**Material:**
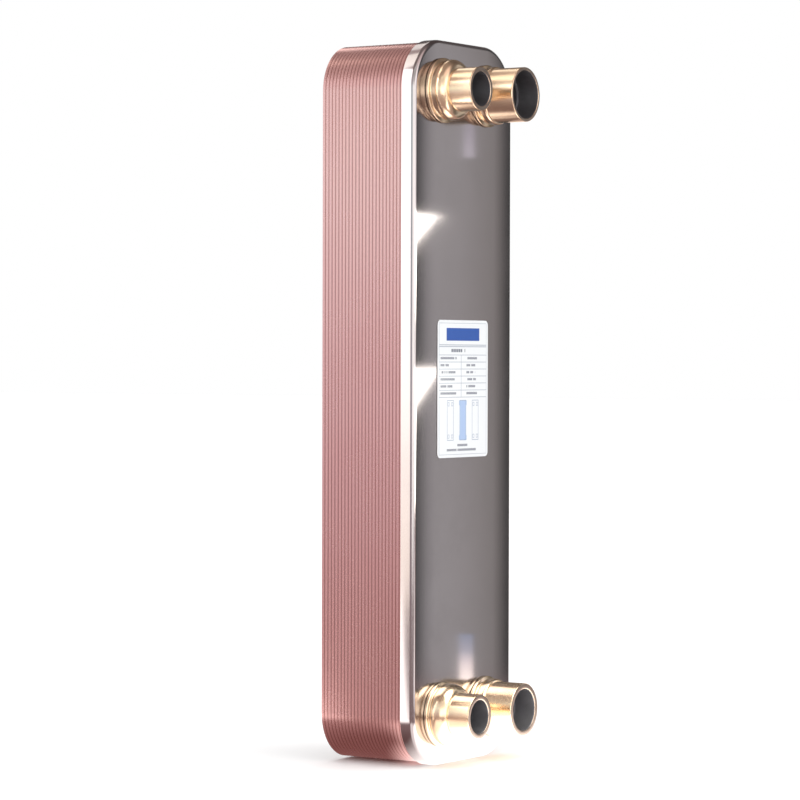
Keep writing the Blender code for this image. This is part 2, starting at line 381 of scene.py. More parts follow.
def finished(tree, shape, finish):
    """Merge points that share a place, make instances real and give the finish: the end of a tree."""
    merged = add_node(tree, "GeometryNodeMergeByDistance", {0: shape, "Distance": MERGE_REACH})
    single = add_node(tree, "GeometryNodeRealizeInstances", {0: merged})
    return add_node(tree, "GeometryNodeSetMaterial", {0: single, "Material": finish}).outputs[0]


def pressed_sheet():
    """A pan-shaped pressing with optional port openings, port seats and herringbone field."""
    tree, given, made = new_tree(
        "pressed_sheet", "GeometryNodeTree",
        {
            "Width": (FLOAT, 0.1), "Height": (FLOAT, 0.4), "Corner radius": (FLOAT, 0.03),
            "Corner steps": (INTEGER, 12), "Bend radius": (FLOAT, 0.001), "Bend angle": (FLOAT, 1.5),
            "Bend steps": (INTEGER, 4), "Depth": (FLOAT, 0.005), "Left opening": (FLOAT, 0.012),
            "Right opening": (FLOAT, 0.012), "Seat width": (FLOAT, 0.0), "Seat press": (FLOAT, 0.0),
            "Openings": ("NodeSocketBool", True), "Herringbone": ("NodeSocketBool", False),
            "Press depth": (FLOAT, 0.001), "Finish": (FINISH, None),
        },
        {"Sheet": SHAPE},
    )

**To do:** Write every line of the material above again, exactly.

**Response for this exercise:**
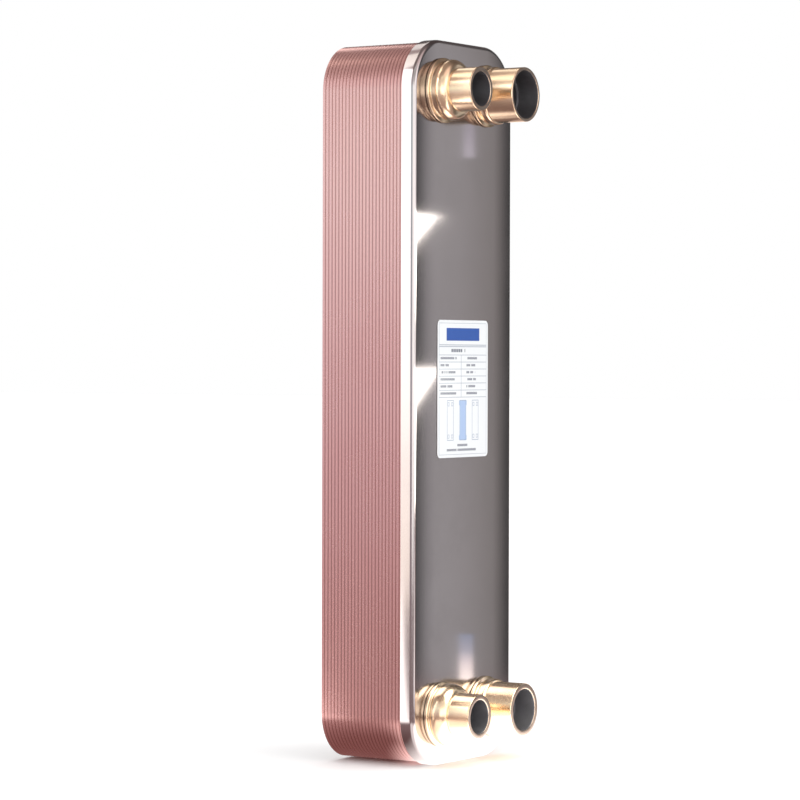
Keep writing the Blender code for this image. This is part 2, starting at line 381 of scene.py. More parts follow.
def finished(tree, shape, finish):
    """Merge points that share a place, make instances real and give the finish: the end of a tree."""
    merged = add_node(tree, "GeometryNodeMergeByDistance", {0: shape, "Distance": MERGE_REACH})
    single = add_node(tree, "GeometryNodeRealizeInstances", {0: merged})
    return add_node(tree, "GeometryNodeSetMaterial", {0: single, "Material": finish}).outputs[0]


def pressed_sheet():
    """A pan-shaped pressing with optional port openings, port seats and herringbone field."""
    tree, given, made = new_tree(
        "pressed_sheet", "GeometryNodeTree",
        {
            "Width": (FLOAT, 0.1), "Height": (FLOAT, 0.4), "Corner radius": (FLOAT, 0.03),
            "Corner steps": (INTEGER, 12), "Bend radius": (FLOAT, 0.001), "Bend angle": (FLOAT, 1.5),
            "Bend steps": (INTEGER, 4), "Depth": (FLOAT, 0.005), "Left opening": (FLOAT, 0.012),
            "Right opening": (FLOAT, 0.012), "Seat width": (FLOAT, 0.0), "Seat press": (FLOAT, 0.0),
            "Openings": ("NodeSocketBool", True), "Herringbone": ("NodeSocketBool", False),
            "Press depth": (FLOAT, 0.001), "Finish": (FINISH, None),
        },
        {"Sheet": SHAPE},
    )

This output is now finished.